Gov’t pushes to end workweek at 4 p.m. Friday
The Korean government on Thursday announced a plan to adopt a system that allows office workers to get off work at 4 p.m. Friday. In exchange, the workers will extend their working hours by 30 minutes from Monday to Thursday.
The government expects the extra leisure time on the weekend will help boost the domestic economy, including the tourism industry, as people will have more time to travel, shop and dine.
The new working hours are one of the measures that the Korean Ministry of Strategy and Finance unveiled that are targeted at boosting the domestic economy as there have been growing concerns over whether the 2.6 percent annual economic growth projected by the Korean government for this year is possible, as uncertainties in both the local and global market have expanded.
“I have emphasized that the government officials proceed with decisive measures in advance to end the weak domestic consumption [before it worsens further],” said Hwang Kyo-ahn, prime minister and acting president, at a meeting at the Central Government Complex, in central Seoul on Thursday. “We need to have people who can spend money to do so in the local market through various ways. The government will create an environment where more Koreans can enjoy leisure activities while also having more Koreans and foreigners to travel in the country.”
This plan mirrors Japan’s “Premium Friday” that its government and its business lobby group Keidanren designed in the second half of last year to prop up Japan’s sluggish domestic market.
“Koreans work a lot longer than other developed countries and the government’s decision to give one more holiday during last year’s Children’s Day weekend helped domestic consumption to go up significantly,” said an official at the Finance Ministry. “We think the Premium Friday will allow more Koreans to spend time with their family members while working similar hours as well.”
According to the government, a Korean worked 2,113 hours a year on average, or 18 percent more than employees in the United States and 23 percent more than the 1,719 hours worked in neighboring Japan.
The government designated last May 6, a day after Children’s Day, as a holiday, and said sales at department stores rose 16 percent during the long weekend when compared to the previous year, while people visiting amusement parks or theaters jumped 70 percent in the same period.
The government came up with ways to boost the domestic consumption, as the country’s economy is expected to grow below 1 percent in the first quarter, which is exceedingly lower than the government’s yearly target of 2.6 percent.
“We are currently looking at mid-0 percent growth in the first quarter but we also think it will even be lower than that level as the domestic consumption has weakened further recently,” said Lee Chan-woo, deputy minister for strategy and finance.
In fact, the consumer sentiment index dropped from 102 in October to 94.1 in December. The figure stood at 93.3 last month, the lowest level since March 2009, according to the Bank of Korea. A reading above 100 points indicates the majority of survey participants have a positive outlook on the national economy, while a reading below 100 indicates a negative view.

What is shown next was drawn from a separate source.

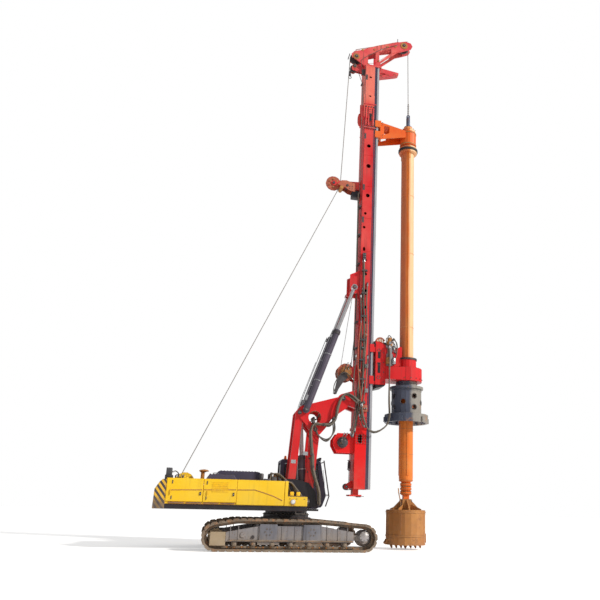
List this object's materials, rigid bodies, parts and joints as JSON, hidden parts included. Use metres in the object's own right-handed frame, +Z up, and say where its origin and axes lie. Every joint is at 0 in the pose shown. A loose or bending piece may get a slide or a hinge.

The government also plans to provide tax cuts of up to 30 percent to hotels and related tourism business that offer more than 10 percent discounts to customers in hopes of encouraging more consumers to travel.
“The lodging industry continues to be weak in the country and such trend will have negative impacts on some 140,000 workers at the industry and regions where there are many number of hotels and condos,” said an official at the Finance Ministry. “We will help the lodging sector’s business owners save 30 percent on their property taxes if they give more than 10 percent discounts to customers. The incentive will last just this year.”
To boost the local travel sector, the government said it will consider giving discounts to travelers using express railways such as KTX if they purchase tickets in advance. The government hasn’t yet confirmed the details.
The government’s plans also include helping sectors affected by the so-called Kim Young-ran Law that went into effect in September.
One of the ideas that is being discussed is to loosen the regulations on private golf courses. Currently, property tax rates for private golf courses are 4 percent, which is 1,000 percent more than the maximum rate of 0.4 percent for the public golf courses. Additionally, players at private golf courses are required to pay the individual consumption tax of 12,000 won ($10.56) per game as well.
The Finance Ministry said it is considering lowering the tax rate gap between private and public courses to 500 percent and it will lower golf fees at private courses by more than 50,000 won. The ministry believes that there will be more golfers not only from Korea but also from abroad when prices drop. It said it will finalize plans after consulting with both the public and private sectors.